┌────────

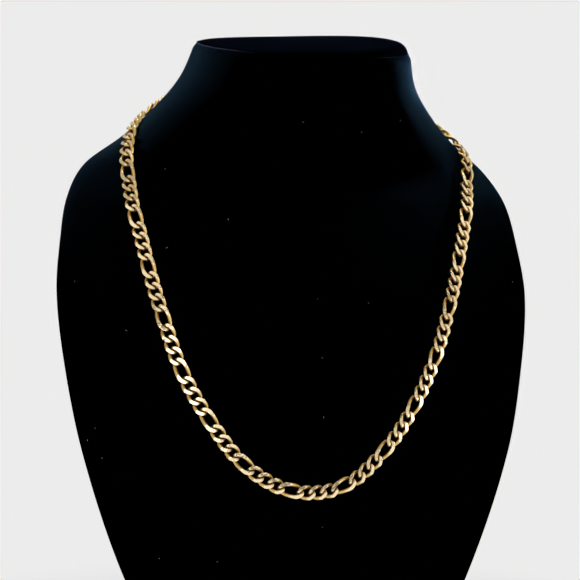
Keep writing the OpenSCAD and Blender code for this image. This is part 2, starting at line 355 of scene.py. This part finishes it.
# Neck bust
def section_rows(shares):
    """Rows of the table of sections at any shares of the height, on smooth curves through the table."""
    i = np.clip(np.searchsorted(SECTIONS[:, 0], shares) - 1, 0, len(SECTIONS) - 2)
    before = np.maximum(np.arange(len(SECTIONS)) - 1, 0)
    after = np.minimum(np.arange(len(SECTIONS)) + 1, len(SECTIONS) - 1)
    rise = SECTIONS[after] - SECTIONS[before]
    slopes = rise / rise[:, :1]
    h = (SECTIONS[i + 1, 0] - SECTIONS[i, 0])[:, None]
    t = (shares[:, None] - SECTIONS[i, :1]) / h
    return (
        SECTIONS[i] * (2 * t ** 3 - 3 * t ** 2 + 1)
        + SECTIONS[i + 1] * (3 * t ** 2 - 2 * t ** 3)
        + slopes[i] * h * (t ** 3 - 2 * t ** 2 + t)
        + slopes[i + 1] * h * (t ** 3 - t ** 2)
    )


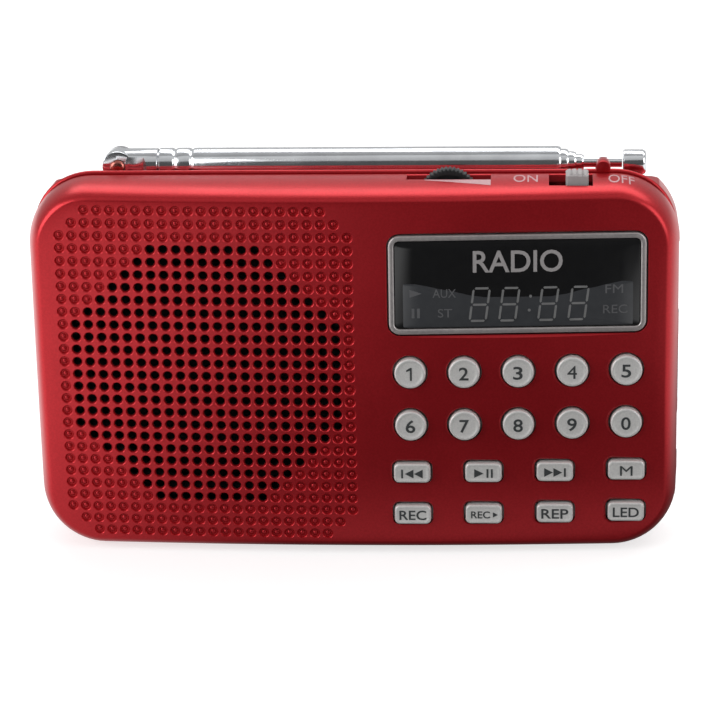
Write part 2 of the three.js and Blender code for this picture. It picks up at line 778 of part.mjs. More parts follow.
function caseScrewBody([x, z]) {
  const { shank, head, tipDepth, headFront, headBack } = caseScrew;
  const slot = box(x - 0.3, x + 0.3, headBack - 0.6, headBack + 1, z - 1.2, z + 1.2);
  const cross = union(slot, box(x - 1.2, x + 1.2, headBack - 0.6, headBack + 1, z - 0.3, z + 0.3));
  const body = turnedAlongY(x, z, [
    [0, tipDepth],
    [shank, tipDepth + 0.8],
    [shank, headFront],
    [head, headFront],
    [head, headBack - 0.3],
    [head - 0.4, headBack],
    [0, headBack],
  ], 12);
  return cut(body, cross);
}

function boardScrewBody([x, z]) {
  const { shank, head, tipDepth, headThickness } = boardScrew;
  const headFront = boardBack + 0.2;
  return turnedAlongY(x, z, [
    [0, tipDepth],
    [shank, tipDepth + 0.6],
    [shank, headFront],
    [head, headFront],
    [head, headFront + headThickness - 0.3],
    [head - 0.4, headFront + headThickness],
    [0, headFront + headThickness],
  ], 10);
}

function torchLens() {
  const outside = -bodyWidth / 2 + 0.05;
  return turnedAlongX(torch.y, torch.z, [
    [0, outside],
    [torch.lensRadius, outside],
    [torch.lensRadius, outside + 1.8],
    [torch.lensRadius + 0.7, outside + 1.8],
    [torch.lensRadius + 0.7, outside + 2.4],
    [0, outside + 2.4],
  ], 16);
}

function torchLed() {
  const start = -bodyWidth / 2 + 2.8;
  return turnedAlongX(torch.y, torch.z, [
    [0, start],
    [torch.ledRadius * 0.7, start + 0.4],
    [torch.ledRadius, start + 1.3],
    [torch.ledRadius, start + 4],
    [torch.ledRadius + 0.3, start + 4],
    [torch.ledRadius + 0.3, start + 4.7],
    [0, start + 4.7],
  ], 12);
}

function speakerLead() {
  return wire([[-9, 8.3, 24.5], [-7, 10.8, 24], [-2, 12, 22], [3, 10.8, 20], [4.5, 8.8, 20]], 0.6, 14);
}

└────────

PROBLEM DESCRIPTION: Print all of the entries exactly as they appear.

OUTPUT FOR THIS EXERCISE:
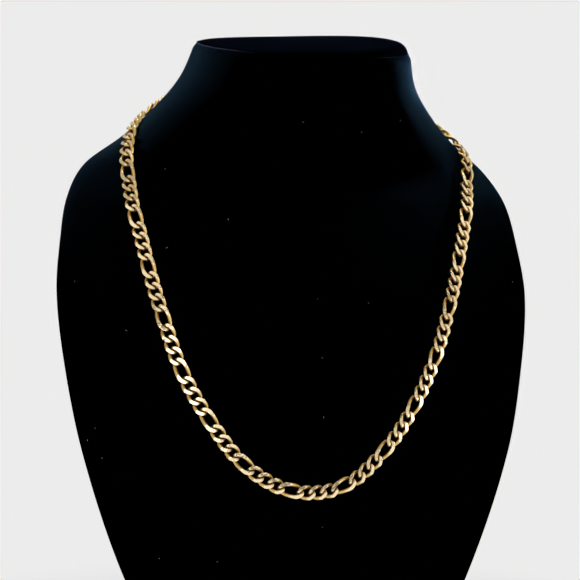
Keep writing the OpenSCAD and Blender code for this image. This is part 2, starting at line 355 of scene.py. This part finishes it.
# Neck bust
def section_rows(shares):
    """Rows of the table of sections at any shares of the height, on smooth curves through the table."""
    i = np.clip(np.searchsorted(SECTIONS[:, 0], shares) - 1, 0, len(SECTIONS) - 2)
    before = np.maximum(np.arange(len(SECTIONS)) - 1, 0)
    after = np.minimum(np.arange(len(SECTIONS)) + 1, len(SECTIONS) - 1)
    rise = SECTIONS[after] - SECTIONS[before]
    slopes = rise / rise[:, :1]
    h = (SECTIONS[i + 1, 0] - SECTIONS[i, 0])[:, None]
    t = (shares[:, None] - SECTIONS[i, :1]) / h
    return (
        SECTIONS[i] * (2 * t ** 3 - 3 * t ** 2 + 1)
        + SECTIONS[i + 1] * (3 * t ** 2 - 2 * t ** 3)
        + slopes[i] * h * (t ** 3 - 2 * t ** 2 + t)
        + slopes[i + 1] * h * (t ** 3 - t ** 2)
    )


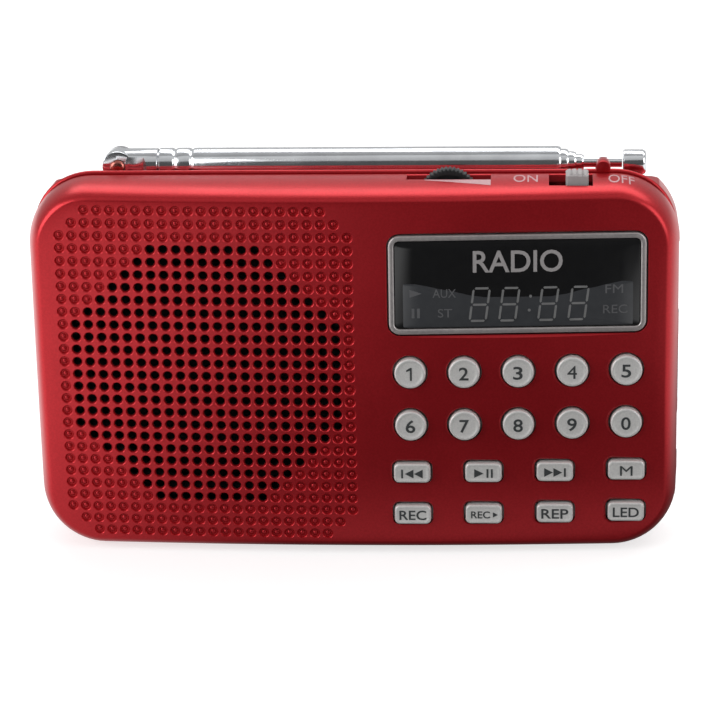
Write part 2 of the three.js and Blender code for this picture. It picks up at line 778 of part.mjs. More parts follow.
function caseScrewBody([x, z]) {
  const { shank, head, tipDepth, headFront, headBack } = caseScrew;
  const slot = box(x - 0.3, x + 0.3, headBack - 0.6, headBack + 1, z - 1.2, z + 1.2);
  const cross = union(slot, box(x - 1.2, x + 1.2, headBack - 0.6, headBack + 1, z - 0.3, z + 0.3));
  const body = turnedAlongY(x, z, [
    [0, tipDepth],
    [shank, tipDepth + 0.8],
    [shank, headFront],
    [head, headFront],
    [head, headBack - 0.3],
    [head - 0.4, headBack],
    [0, headBack],
  ], 12);
  return cut(body, cross);
}

function boardScrewBody([x, z]) {
  const { shank, head, tipDepth, headThickness } = boardScrew;
  const headFront = boardBack + 0.2;
  return turnedAlongY(x, z, [
    [0, tipDepth],
    [shank, tipDepth + 0.6],
    [shank, headFront],
    [head, headFront],
    [head, headFront + headThickness - 0.3],
    [head - 0.4, headFront + headThickness],
    [0, headFront + headThickness],
  ], 10);
}

function torchLens() {
  const outside = -bodyWidth / 2 + 0.05;
  return turnedAlongX(torch.y, torch.z, [
    [0, outside],
    [torch.lensRadius, outside],
    [torch.lensRadius, outside + 1.8],
    [torch.lensRadius + 0.7, outside + 1.8],
    [torch.lensRadius + 0.7, outside + 2.4],
    [0, outside + 2.4],
  ], 16);
}

function torchLed() {
  const start = -bodyWidth / 2 + 2.8;
  return turnedAlongX(torch.y, torch.z, [
    [0, start],
    [torch.ledRadius * 0.7, start + 0.4],
    [torch.ledRadius, start + 1.3],
    [torch.ledRadius, start + 4],
    [torch.ledRadius + 0.3, start + 4],
    [torch.ledRadius + 0.3, start + 4.7],
    [0, start + 4.7],
  ], 12);
}

function speakerLead() {
  return wire([[-9, 8.3, 24.5], [-7, 10.8, 24], [-2, 12, 22], [3, 10.8, 20], [4.5, 8.8, 20]], 0.6, 14);
}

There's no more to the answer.